In the current culture, applying an artificial network to this problem is not normally described as pattern recognition in the sense of computer vision or audio processing. It is thought of as learning a complex functional mapping via convergence in the rough direction of an idea mapping, given proximity, accuracy, and reliability criteria. The parameters of the function $f$, given inputs $\mathcal{X}$, are driven toward the associated labels $\mathcal{Y}$ during training.
$$f(\mathcal{X}) \implies \mathcal{Y}$$
If the concept class being functionally approximated by the network is sufficiently represented in the sample used for training and the sample of training examples is drawn in the same way as the target application will later draw, the approximation is likely to be sufficient.
In the world of information theory, there is a blurring of the distinction between pattern recognition and functional approximation, as there should be in that higher level AI conceptual abstraction.
Feasibility
Would the network learn to map matrices to [the array of] Boolean [indicators] of design features?

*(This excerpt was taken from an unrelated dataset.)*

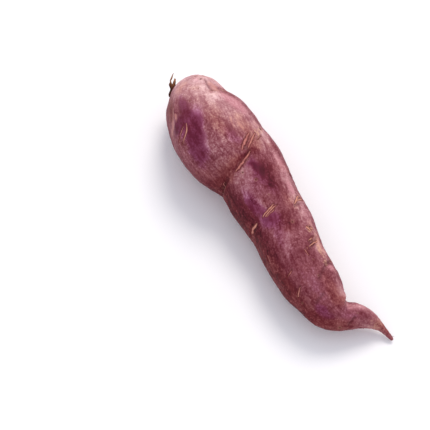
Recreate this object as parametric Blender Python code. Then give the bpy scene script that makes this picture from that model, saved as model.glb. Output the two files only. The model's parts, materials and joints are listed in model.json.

If the above listed caveats are acceptable to the project stakeholders, the examples are well labeled and provided in sufficient number, and the data normalization, loss function, hyper-parameters, and layer arrangements are set up well, it is likely convergence will occur during training and a reasonable automated feature identification system. Again, its usability hinges on new solid geometries being drawn from the concept class like the training examples were. System reliability relies on training being representative of later use cases.